What is required
Begin at the line below that contains "Recreate this object". Repeat it and all remaining lines of the records exactly.

Supplied records
** START **
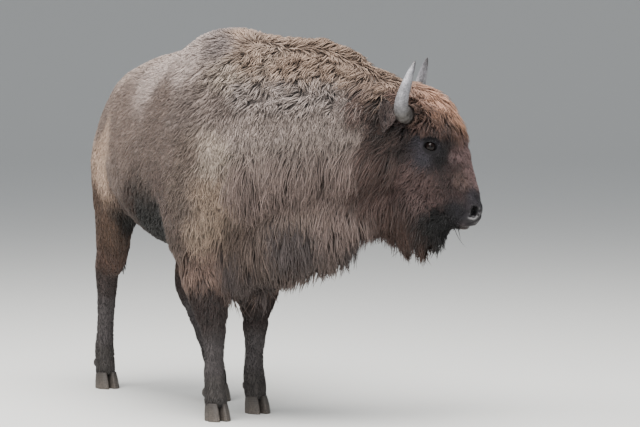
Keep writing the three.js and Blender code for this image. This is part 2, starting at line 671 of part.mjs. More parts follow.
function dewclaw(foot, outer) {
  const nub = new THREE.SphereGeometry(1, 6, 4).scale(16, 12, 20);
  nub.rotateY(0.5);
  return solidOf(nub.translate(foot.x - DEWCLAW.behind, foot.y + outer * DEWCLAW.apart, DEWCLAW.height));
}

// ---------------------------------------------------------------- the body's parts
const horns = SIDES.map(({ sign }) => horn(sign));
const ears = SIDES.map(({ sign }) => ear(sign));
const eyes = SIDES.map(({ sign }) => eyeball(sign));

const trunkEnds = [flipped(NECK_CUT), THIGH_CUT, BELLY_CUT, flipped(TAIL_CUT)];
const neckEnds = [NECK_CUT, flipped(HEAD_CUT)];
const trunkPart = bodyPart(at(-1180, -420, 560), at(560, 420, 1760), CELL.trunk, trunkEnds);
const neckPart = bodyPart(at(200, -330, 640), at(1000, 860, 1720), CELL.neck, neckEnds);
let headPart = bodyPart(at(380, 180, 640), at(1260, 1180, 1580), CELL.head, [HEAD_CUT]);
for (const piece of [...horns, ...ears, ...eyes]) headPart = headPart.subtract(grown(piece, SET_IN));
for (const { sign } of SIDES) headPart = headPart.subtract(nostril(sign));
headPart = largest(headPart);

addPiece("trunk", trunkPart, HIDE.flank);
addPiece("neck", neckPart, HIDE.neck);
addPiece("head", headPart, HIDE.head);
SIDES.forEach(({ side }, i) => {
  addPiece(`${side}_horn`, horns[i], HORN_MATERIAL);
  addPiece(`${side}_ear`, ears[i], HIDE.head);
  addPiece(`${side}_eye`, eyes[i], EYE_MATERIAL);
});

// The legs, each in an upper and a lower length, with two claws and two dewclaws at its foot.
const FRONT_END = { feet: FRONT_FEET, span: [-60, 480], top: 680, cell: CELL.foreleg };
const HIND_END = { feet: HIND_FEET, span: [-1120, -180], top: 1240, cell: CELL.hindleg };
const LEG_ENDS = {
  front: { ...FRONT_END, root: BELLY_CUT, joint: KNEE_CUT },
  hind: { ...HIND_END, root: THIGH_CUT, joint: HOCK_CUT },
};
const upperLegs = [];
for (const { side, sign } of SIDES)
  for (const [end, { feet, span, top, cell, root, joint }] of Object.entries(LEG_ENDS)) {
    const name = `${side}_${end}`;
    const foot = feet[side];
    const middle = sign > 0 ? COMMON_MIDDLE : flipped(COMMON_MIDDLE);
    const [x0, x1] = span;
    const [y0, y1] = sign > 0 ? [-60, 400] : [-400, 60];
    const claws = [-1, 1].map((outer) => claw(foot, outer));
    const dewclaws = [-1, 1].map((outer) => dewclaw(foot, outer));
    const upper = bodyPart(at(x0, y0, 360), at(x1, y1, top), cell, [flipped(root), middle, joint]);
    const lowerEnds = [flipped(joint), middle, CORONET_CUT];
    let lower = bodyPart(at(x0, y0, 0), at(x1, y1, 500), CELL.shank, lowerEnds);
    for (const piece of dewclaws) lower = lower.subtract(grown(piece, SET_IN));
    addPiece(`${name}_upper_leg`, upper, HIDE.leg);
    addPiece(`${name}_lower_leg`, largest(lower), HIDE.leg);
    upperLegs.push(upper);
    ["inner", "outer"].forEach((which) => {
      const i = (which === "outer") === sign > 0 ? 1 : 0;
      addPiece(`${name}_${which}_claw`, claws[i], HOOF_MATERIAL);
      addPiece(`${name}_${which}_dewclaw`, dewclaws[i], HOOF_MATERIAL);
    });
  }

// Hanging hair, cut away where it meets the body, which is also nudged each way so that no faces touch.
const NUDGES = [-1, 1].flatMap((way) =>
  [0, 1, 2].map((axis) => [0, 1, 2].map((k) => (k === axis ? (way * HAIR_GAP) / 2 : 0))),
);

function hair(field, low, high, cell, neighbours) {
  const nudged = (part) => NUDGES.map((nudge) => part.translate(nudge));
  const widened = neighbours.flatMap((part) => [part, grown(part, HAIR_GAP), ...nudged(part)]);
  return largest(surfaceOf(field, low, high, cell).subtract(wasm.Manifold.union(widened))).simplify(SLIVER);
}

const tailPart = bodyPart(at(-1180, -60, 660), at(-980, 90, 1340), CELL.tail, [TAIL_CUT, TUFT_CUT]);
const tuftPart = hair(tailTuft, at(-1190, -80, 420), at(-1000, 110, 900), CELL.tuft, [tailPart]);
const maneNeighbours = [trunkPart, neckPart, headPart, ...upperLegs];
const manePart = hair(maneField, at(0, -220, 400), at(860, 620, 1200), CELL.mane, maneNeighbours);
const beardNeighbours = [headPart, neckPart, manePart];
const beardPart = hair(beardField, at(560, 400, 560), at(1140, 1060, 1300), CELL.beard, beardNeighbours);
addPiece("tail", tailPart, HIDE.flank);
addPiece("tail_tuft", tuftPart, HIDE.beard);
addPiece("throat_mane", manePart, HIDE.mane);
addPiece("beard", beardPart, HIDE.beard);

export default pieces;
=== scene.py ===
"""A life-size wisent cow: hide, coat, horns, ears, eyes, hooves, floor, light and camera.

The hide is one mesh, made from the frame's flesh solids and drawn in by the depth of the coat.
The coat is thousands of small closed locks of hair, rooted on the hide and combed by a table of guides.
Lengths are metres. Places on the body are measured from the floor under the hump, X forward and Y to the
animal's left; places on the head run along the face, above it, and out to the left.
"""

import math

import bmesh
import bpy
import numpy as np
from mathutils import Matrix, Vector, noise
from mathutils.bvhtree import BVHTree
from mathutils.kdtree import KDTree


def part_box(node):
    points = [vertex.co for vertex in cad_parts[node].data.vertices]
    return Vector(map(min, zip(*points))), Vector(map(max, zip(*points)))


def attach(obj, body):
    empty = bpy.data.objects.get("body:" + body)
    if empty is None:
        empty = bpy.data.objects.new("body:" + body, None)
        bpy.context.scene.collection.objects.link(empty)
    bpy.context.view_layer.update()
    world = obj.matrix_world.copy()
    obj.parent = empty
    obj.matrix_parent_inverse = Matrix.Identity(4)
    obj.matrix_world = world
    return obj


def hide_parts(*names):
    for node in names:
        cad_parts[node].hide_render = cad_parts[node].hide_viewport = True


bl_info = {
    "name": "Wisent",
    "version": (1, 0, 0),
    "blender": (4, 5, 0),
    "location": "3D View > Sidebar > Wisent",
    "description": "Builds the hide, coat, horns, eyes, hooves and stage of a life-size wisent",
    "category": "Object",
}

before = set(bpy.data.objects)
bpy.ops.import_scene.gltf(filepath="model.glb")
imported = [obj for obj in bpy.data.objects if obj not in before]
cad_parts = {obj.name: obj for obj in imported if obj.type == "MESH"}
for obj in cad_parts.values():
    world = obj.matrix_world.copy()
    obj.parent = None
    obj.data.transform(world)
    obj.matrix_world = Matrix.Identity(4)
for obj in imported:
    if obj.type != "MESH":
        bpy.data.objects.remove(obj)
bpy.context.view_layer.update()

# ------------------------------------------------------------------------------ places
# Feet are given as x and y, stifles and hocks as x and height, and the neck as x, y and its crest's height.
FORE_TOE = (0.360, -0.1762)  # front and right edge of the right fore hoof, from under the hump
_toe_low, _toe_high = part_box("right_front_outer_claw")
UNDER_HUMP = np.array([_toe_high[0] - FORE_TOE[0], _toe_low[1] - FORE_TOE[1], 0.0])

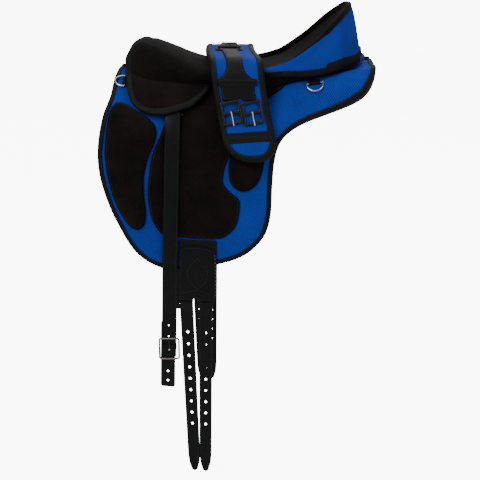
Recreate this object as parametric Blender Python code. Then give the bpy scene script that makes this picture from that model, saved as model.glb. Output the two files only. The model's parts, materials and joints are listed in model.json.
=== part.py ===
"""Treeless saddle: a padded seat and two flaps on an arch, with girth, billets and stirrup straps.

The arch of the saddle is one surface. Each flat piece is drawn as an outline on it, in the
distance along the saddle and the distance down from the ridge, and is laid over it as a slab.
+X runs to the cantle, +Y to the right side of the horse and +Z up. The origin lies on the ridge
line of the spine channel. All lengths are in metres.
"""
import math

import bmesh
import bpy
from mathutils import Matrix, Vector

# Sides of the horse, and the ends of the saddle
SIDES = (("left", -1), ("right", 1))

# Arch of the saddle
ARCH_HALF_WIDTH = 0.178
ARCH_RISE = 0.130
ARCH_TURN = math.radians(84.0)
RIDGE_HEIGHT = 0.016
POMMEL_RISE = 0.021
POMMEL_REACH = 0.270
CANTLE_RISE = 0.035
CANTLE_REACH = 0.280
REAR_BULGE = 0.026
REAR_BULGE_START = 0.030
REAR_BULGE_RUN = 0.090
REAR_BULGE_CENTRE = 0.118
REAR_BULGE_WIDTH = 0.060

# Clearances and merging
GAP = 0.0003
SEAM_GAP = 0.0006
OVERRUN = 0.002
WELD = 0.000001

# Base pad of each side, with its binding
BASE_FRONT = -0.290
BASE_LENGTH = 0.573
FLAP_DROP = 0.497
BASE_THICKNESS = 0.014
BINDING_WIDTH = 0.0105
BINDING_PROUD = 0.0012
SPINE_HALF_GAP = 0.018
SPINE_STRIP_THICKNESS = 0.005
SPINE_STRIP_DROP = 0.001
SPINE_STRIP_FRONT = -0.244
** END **
Correct answer
Recreate this object as parametric Blender Python code. Then give the bpy scene script that makes this picture from that model, saved as model.glb. Output the two files only. The model's parts, materials and joints are listed in model.json.
=== part.py ===
"""Treeless saddle: a padded seat and two flaps on an arch, with girth, billets and stirrup straps.

The arch of the saddle is one surface. Each flat piece is drawn as an outline on it, in the
distance along the saddle and the distance down from the ridge, and is laid over it as a slab.
+X runs to the cantle, +Y to the right side of the horse and +Z up. The origin lies on the ridge
line of the spine channel. All lengths are in metres.
"""
import math

import bmesh
import bpy
from mathutils import Matrix, Vector

# Sides of the horse, and the ends of the saddle
SIDES = (("left", -1), ("right", 1))

# Arch of the saddle
ARCH_HALF_WIDTH = 0.178
ARCH_RISE = 0.130
ARCH_TURN = math.radians(84.0)
RIDGE_HEIGHT = 0.016
POMMEL_RISE = 0.021
POMMEL_REACH = 0.270
CANTLE_RISE = 0.035
CANTLE_REACH = 0.280
REAR_BULGE = 0.026
REAR_BULGE_START = 0.030
REAR_BULGE_RUN = 0.090
REAR_BULGE_CENTRE = 0.118
REAR_BULGE_WIDTH = 0.060

# Clearances and merging
GAP = 0.0003
SEAM_GAP = 0.0006
OVERRUN = 0.002
WELD = 0.000001

# Base pad of each side, with its binding
BASE_FRONT = -0.290
BASE_LENGTH = 0.573
FLAP_DROP = 0.497
BASE_THICKNESS = 0.014
BINDING_WIDTH = 0.0105
BINDING_PROUD = 0.0012
SPINE_HALF_GAP = 0.018
SPINE_STRIP_THICKNESS = 0.005
SPINE_STRIP_DROP = 0.001
SPINE_STRIP_FRONT = -0.244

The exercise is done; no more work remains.